Please send Manyasha another three copies of the Studies. Alexander Leontyevich’s[4] address is Gudina’s House, Opernaya Street, Archangel. I have sent them to all the comrades here. Another copy must be sent to the Samaran who writes in Nauchnoye Obozreniye.

Out of the third of the fee you have received, a half will cover the money sent by Mitya for Yelizaveta Vasilyevna. From the other half, please send a half to Kalmykova’s warehouse (I have run into debt there, and I order a lot of things) and use the remainder to subscribe to journals and newspapers for 1899; it is time, especially for the foreign publications.

Russkiye Vedomosti for one year—8 rubles 50 kopeks (pay for ten months for me);
Russkoye Bogatstvo for one year—9 rubles
Mir Bozhy for one year —8 rubles
Niva for 1899 —7 rubles
Frankfurter Zeitung
for the first quarter of 1899 —4 rubles 70 kopeks
Archiv für soziale Gesetzgebung und Statistik, herausgegeben
von Heinrich Braun. For 1899—12 marks.

We here greatly appreciate newspapers and journals, especially those that arrive in good time; that is why I ask you to subscribe as early as possible.

Yours,
V. U.

Regards to all.

(Blos has been given to Basil, we no longer have it.)


Notes

[1] See Krupskaya’s Letter No. 11.—Ed. —Lenin

[2] Which I am sending by registered post to your address today.—Lenin

[3] At the same time as I sent the corrections to you I sent them to the écrivain with a request to print them, without fail, on a separate sheet, to be put into the book when it was sold.
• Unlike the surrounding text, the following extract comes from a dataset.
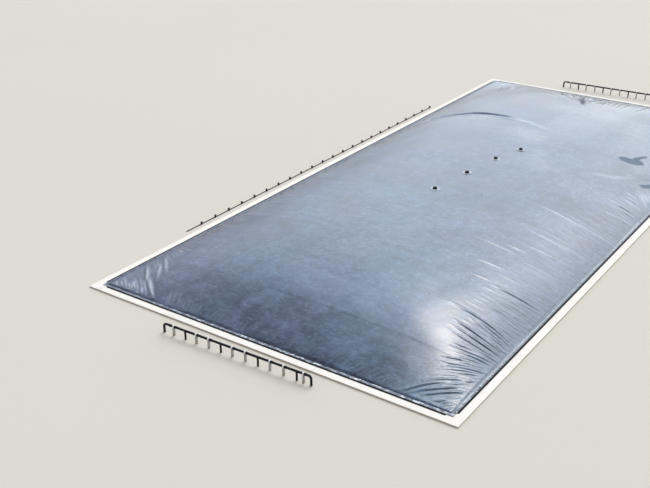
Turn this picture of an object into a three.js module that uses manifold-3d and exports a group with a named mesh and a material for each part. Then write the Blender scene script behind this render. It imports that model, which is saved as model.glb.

It is now necessary to make the same request of Vodovozova.—Lenin

[4] A. L. Malchenko.—Ed.

[5] The book Vladimir Ilyin. Economic Studies and Essays was published in an edition of 1,200 copies.

[6] As we know from a later letter (December 12, 1898, No. 64 in this volume), the letter containing the list of misprints in Economic Studies and Essays was lost in the post. Lenin subsequently made corrections only to the article “A Characterisation of Economic Romanticism”, when it was published in the book The Agrarian Question, Part I, 1908.